Just two examples of the many "possibilities" suggested by our schizoid author:

(1) The Biblical flood and the Trojan War were the same event because Noah was Aeneas, who fled Troy to found Rome. (Noah and Aeneas had names that sound alike. Thus it is proven.)

(2) Nine kings fled the fall of the Tower of Babel and seven kings founded Rome. Therefore, Rome was founded by the kings who fled the fall of the Tower of Babel. (In the author's words, the Biblical figure of nine is "close enough" to the Roman figure of seven.)

Most of this book's positive reviewers don't support their opinions with science, but those who do cite what they think are the author's strongest arguments: (A) carbon dating isn't accurate; and (B) the Bronze Age can't be thousands of years old because tin, a bronze ingredient, wasn't isolated until much later.

(A) Carbon dating is indeed accurate, and gets more accurate all of the time. But even if it wasn't, taking many disparate samples from a single site, and averaging the results, gives an extremely reliable estimate of the site's age. For example, the pyramids of Egypt contain many different forms of carbon, all of which have been tested in the last decade - and not, I might add, by Fomenko's bete noir, the Jesuits. All of these different samples, averaged out, give a date many thousands of years old, far outside even the "1,500-year error range" claimed by Fomenko and his defenders.

(B) The first bronze artifacts were made by ancient metallurgists who inadvertently mixed increasingly scarce copper ores with those of antimony, zinc and other metals found naturally with copper. Tin is one of those metals, so pure tin was never required for the ancient production of bronze. The same can be said for brass, which is made with a metal - zinc - never isolated in ancient times.
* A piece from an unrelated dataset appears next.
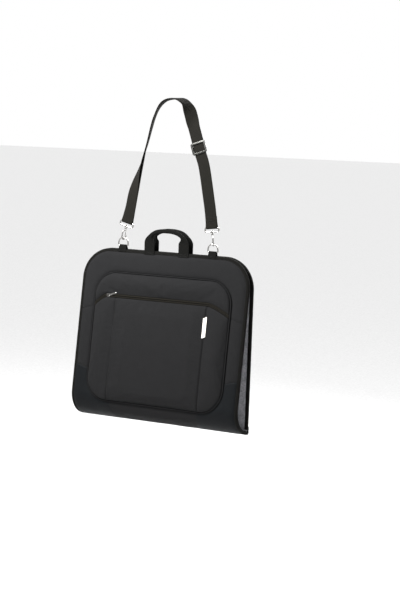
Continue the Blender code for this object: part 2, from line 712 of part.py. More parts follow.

Fomenko's nutty conspiracy theory has feet of clay.

pitenius

Well, I can see some holes in Fomenko, but... reposting a review is only moderately interesting. Have you read it? Would you like to?

I'm not asking you to believe the book. I'm interested in the conspiracy angle. How many of our beliefs about history can be documented? What does that documentation mean? How should an argument be made? On the one hand, Fomenko has an interesting piece of evidence: variations in D''. However, I think the "data" to compute D'' is VASTLY misoverestimated. But here's the rub: should "science" direct the reconstruction of history or can history open our eyes to things that "science" says shouldn't happen? (There's the philosophical overlap with a lot of conspiracy.)

I'm interested in your ideas (and those of /v/conspiracy , generally). It's a ... passable read, I guess. There's a lot translation problems, the topic is a bit dry in some ways, but it's fun. I'm not searching for "truth" with this post, just trying to communicate with VOATers.

Rereading the review, I'd take issue with the support of C14 dating. There's some howlers in there, but ... let's not start there...

k_digi

humans as a race are uniquely lost (a little) because they both don't know where they come from and don't know where they are going. how do you think that ends for the most part?

pitenius

I think this book kind of recognizes this problem: where is humanity from? There's a power in controlling chronology. They make that clear. I'm not sure I believe their suggestion, though.

There are two conspiracy camps in chronology: the "dark ages never happened" crowd and the "antediluvian technology" club. They both irritate "conventional" historians. The problem is that conventional history rarely get a ... holistic? perspective. Most people just think about their little corner.

How does it end? Poorly. I think civilization was a bad idea. We aspire to be ants, not apes.

k_digi

'civilization' just is, it was not ones idea it's just the sum of all the vectors of the variant humans that exist on the planet, if you want to look at it scientifically it's like a database, but with huge variables. then you have to add into the equation a bunch of things you don't know about presently and you get the present reality. the human type container is all about the galaxies in various forms, so if the book comes to that conclusion it's generally correct. if it comes to the conclusion that humans did not originate on earth. also correct.